Nel panorama delle giurie indipendenti si è inserita, come da tradizione, anche la giuria studentesca composta dai rappresentanti delle Università di Trento, Innsbruck e Bolzano; il cui compito è stato di esaminare tutte le opere di giovani registi al di sotto dei trentatré anni, per decretare quale meritasse il Premio Studenti, promosso dai tre atenei, per il particolare valore artistico e culturale espresso.

La giuria era formata dai seguenti studenti: per l’ateneo di Trento Mara De Rosa, Omar Camozzi, Federico Sartore; per quello di Bolzano Francesco Elipanni, Francesca Centonze, Egle Kirkdulyte; e per quello di Innsbruck Anna Ladinig, Sara Paterno, Andrea Sborchia.

La pellicola vincitrice, il documentario “Where heaven meets hell” (80') realizzato dal ventottenne Sasha Friedlander, si è imposta sulle rivali quasi per acclamazione.

Il film racconta le vite di un gruppo di minatori che, nel cuore delle foreste pluviali dell'isola di Java, inerpicandosi lungo i pendii del vulcano attivo Kawah Ijen, lo ridiscendono carichi come animali con oltre 70kg di zolfo sulle spalle per guadagnare non più di 5 dollari ogni 3 ore.

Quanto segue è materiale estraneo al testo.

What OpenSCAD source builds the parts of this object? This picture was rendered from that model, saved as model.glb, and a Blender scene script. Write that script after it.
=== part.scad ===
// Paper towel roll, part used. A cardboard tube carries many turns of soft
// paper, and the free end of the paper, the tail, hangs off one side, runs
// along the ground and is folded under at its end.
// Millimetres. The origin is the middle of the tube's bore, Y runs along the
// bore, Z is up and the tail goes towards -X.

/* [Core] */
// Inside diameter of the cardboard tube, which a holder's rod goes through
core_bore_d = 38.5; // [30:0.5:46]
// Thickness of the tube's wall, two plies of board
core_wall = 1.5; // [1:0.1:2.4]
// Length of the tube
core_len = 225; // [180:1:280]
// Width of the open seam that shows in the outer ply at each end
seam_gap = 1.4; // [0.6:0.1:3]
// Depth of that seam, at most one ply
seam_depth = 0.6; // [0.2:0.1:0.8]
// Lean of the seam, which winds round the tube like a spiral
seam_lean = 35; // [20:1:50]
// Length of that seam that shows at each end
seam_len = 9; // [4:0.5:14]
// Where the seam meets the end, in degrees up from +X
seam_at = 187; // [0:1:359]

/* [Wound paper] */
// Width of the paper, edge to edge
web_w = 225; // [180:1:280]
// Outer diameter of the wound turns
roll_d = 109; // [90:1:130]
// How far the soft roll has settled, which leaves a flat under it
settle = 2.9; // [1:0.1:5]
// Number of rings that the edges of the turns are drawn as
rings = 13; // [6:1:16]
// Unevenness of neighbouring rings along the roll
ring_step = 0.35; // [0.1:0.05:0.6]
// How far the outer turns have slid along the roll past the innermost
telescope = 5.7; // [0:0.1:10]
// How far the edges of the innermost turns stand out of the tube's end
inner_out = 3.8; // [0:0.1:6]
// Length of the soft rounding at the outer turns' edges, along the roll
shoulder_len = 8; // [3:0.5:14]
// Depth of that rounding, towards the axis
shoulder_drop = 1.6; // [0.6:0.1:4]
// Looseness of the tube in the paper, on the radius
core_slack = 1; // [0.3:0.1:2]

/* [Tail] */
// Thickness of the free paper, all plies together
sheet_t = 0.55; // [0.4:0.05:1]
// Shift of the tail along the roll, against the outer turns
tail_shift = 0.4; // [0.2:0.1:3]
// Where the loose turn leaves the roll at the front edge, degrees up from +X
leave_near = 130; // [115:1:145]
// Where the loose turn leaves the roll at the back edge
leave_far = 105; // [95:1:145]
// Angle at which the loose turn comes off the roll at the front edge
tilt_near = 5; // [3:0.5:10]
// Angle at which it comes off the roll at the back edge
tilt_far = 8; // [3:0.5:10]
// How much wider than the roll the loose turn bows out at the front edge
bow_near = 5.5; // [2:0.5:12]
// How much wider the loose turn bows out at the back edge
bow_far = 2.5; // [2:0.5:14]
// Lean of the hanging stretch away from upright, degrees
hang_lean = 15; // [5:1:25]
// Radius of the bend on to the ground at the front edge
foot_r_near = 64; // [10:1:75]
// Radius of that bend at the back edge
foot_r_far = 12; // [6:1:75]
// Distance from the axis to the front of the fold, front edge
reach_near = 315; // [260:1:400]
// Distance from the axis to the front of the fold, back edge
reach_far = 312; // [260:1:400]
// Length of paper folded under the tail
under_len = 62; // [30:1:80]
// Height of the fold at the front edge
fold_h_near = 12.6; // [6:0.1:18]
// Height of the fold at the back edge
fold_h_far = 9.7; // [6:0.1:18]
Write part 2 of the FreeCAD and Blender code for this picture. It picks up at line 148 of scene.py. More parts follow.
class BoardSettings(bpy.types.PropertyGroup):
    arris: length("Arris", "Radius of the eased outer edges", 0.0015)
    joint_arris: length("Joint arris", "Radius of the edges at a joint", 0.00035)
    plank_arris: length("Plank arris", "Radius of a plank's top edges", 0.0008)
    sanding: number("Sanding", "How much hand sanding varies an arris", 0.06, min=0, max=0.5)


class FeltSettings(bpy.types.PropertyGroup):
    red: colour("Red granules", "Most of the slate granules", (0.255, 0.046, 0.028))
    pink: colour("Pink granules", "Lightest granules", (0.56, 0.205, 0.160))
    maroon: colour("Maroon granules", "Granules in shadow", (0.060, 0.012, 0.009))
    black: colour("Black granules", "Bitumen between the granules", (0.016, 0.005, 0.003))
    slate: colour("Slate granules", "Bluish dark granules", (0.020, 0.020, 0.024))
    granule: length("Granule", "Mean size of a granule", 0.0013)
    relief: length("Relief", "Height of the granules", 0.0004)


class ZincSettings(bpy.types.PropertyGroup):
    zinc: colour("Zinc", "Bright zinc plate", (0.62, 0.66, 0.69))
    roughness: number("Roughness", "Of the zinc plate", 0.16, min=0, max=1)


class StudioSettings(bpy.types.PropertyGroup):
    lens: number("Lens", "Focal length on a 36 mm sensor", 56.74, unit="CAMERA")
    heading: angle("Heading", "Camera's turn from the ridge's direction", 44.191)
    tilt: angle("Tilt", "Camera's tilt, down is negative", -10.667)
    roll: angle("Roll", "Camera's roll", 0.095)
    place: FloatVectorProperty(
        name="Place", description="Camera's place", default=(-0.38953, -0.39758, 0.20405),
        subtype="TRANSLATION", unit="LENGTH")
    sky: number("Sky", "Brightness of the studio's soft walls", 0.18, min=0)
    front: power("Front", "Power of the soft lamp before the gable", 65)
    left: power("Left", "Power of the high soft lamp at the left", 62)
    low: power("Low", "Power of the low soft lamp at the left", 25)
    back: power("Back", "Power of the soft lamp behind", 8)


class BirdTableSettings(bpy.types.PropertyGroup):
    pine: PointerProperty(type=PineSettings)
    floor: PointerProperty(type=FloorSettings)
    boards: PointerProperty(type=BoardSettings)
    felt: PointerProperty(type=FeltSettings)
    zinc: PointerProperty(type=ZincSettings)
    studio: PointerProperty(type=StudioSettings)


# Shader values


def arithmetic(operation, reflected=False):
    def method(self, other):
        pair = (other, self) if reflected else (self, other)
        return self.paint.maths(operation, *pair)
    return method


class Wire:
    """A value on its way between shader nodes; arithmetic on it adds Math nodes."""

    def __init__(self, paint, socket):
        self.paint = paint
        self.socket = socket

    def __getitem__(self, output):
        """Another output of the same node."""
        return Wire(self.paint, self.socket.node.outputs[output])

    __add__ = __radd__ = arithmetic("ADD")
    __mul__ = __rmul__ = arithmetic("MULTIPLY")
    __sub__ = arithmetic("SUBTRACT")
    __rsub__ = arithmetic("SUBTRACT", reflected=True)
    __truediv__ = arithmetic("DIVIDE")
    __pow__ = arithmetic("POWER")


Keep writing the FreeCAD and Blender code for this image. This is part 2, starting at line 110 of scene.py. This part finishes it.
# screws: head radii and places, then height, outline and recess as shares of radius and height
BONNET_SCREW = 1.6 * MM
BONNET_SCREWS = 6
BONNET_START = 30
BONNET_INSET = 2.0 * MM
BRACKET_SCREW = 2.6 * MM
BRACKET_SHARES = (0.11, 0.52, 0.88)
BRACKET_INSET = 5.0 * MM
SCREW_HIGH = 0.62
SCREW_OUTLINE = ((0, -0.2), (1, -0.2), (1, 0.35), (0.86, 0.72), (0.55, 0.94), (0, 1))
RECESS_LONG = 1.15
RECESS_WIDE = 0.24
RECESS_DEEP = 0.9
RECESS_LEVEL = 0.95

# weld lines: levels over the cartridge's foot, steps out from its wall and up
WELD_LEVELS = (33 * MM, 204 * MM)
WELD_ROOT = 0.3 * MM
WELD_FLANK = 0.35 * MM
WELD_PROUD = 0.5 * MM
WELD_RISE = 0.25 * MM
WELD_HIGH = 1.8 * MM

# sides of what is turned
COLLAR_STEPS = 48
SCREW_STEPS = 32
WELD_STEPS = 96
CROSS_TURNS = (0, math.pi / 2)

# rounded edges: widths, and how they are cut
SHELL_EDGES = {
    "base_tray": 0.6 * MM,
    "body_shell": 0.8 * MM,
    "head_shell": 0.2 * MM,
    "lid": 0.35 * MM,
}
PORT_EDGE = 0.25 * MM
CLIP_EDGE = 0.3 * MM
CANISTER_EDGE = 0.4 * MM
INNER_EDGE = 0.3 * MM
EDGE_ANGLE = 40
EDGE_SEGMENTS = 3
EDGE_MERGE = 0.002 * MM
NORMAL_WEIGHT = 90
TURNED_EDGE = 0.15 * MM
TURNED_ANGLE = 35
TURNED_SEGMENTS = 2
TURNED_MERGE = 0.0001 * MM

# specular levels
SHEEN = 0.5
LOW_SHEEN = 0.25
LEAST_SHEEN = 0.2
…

L'incedere ritmico per contrasti conduce lo spettatore tra paesaggi paradisiaci e quotidiane miserie, alla scoperta di mondi precari retti sul filo di una tempesta estiva.

“Where heaven meets hell” è un raffinato pugno nello stomaco di chi guarda; l'antitesi evocata dal titolo rivive anche sotto il profilo artistico: la qualità visiva dell'immagine, l'affascinante fotografia, la naturalezza dell'incedere narrativo non alleviano, ma, al contrario, esaltano la sensazione di disagio trasmessa dalle immagini di uomini che lentamente muoiono ogni giorno per poter dare sostentamento alle proprie famiglie.

La drammaticità della situazione è resa più intensa dall'impotenza dei protagonisti a spezzare il ciclo dello sfruttamento e dell'analfabetismo, che si perpetua di generazione in generazione.

La scelta di premiare quest'opera è risultata pienamente condivisa; le tematiche trattate, la sensibilità della regia e l'attenzione ai dettagli sono emerse con assoluta naturalezza.

Tali caratteristiche, presenti in tutte le pellicole, stupiscono inoltre nella silenziosa intensità dei 14' di “Montaña en Sombra” di Patiño Lois, sorprendente pinacoteca d'ombre.